• _PROBLEM REQUIREMENTS_:
Take all the material and copy it exactly.

• _SOURCE EXCERPT_:

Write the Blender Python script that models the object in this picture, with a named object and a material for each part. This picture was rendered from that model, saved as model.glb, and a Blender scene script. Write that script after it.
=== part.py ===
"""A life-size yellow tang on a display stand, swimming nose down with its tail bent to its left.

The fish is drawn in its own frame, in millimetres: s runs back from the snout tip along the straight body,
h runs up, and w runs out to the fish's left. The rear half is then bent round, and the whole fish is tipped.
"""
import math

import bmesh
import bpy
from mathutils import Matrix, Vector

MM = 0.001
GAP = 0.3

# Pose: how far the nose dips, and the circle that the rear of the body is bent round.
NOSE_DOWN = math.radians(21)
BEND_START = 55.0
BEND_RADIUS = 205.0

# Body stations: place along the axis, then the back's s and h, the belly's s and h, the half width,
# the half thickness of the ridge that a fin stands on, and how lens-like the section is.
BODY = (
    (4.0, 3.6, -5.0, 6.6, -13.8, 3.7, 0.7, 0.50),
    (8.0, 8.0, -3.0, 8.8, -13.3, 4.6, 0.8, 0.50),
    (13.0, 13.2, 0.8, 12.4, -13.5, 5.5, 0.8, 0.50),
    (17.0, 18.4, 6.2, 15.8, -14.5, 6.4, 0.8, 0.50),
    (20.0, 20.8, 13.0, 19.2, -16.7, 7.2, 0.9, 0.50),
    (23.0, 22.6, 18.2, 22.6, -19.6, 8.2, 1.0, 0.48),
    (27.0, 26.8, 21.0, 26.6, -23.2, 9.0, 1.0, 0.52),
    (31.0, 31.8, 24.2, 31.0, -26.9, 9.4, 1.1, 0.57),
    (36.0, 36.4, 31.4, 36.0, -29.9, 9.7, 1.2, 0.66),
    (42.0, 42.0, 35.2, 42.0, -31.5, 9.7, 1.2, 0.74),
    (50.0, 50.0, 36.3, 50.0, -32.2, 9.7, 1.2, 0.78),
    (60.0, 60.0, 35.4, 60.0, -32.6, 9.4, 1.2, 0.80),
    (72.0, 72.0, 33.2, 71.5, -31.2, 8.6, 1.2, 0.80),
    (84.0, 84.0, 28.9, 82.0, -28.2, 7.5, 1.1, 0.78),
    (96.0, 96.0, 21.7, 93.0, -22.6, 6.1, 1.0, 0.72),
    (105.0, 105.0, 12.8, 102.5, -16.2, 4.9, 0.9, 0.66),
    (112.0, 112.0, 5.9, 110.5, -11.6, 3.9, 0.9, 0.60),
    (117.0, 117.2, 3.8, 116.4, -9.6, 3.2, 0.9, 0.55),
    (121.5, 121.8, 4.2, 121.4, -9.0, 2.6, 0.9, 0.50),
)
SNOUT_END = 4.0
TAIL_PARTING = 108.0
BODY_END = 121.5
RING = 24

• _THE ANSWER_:
Write the Blender Python script that models the object in this picture, with a named object and a material for each part. This picture was rendered from that model, saved as model.glb, and a Blender scene script. Write that script after it.
=== part.py ===
"""A life-size yellow tang on a display stand, swimming nose down with its tail bent to its left.

The fish is drawn in its own frame, in millimetres: s runs back from the snout tip along the straight body,
h runs up, and w runs out to the fish's left. The rear half is then bent round, and the whole fish is tipped.
"""
import math

import bmesh
import bpy
from mathutils import Matrix, Vector

MM = 0.001
GAP = 0.3

# Pose: how far the nose dips, and the circle that the rear of the body is bent round.
NOSE_DOWN = math.radians(21)
BEND_START = 55.0
BEND_RADIUS = 205.0

# Body stations: place along the axis, then the back's s and h, the belly's s and h, the half width,
# the half thickness of the ridge that a fin stands on, and how lens-like the section is.
BODY = (
    (4.0, 3.6, -5.0, 6.6, -13.8, 3.7, 0.7, 0.50),
    (8.0, 8.0, -3.0, 8.8, -13.3, 4.6, 0.8, 0.50),
    (13.0, 13.2, 0.8, 12.4, -13.5, 5.5, 0.8, 0.50),
    (17.0, 18.4, 6.2, 15.8, -14.5, 6.4, 0.8, 0.50),
    (20.0, 20.8, 13.0, 19.2, -16.7, 7.2, 0.9, 0.50),
    (23.0, 22.6, 18.2, 22.6, -19.6, 8.2, 1.0, 0.48),
    (27.0, 26.8, 21.0, 26.6, -23.2, 9.0, 1.0, 0.52),
    (31.0, 31.8, 24.2, 31.0, -26.9, 9.4, 1.1, 0.57),
    (36.0, 36.4, 31.4, 36.0, -29.9, 9.7, 1.2, 0.66),
    (42.0, 42.0, 35.2, 42.0, -31.5, 9.7, 1.2, 0.74),
    (50.0, 50.0, 36.3, 50.0, -32.2, 9.7, 1.2, 0.78),
    (60.0, 60.0, 35.4, 60.0, -32.6, 9.4, 1.2, 0.80),
    (72.0, 72.0, 33.2, 71.5, -31.2, 8.6, 1.2, 0.80),
    (84.0, 84.0, 28.9, 82.0, -28.2, 7.5, 1.1, 0.78),
    (96.0, 96.0, 21.7, 93.0, -22.6, 6.1, 1.0, 0.72),
    (105.0, 105.0, 12.8, 102.5, -16.2, 4.9, 0.9, 0.66),
    (112.0, 112.0, 5.9, 110.5, -11.6, 3.9, 0.9, 0.60),
    (117.0, 117.2, 3.8, 116.4, -9.6, 3.2, 0.9, 0.55),
    (121.5, 121.8, 4.2, 121.4, -9.0, 2.6, 0.9, 0.50),
)
SNOUT_END = 4.0
TAIL_PARTING = 108.0
BODY_END = 121.5
RING = 24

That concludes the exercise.